Even people like Theogene Rudasingwa testify to Kayumba’s greed, selfishness and tendency to ride on backs of others. Rudasingwa believes the “cowardly armchair general,” who claims to be commanding soldiers, sending them to die, in the DRC from the comfort of his couch in South Africa “must account” for a lifestyle of “recklessly and selfishly” placing others in harm’s way for personal benefit.

Friends and foe agree that from his time in Gulu in 1985 nothing much has changed about Kayumba Nyamwasa’s selfishness. Indeed it says much if his colleagues in exile are still complaining about the same character flaws in 2019.
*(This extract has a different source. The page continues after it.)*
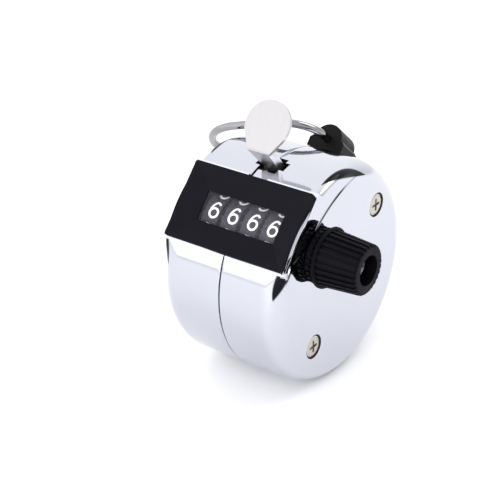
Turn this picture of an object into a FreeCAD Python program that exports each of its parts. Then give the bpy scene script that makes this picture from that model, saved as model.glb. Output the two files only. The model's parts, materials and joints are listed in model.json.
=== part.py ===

More than 30 years should be enough for someone who aspires for leadership to start thinking about selfless ambitious. However, just as a hyena never changes its spots, neither can Kayumba Nyamwasa change his fundamental character of a selfish opportunist.

These are the traits of a cowardly traitor who chose to desert the army for personal and other country’s interests fit the circumstances Kayumba found himself in. Good thing Rwandans know and can’t be fooled by his opportunism.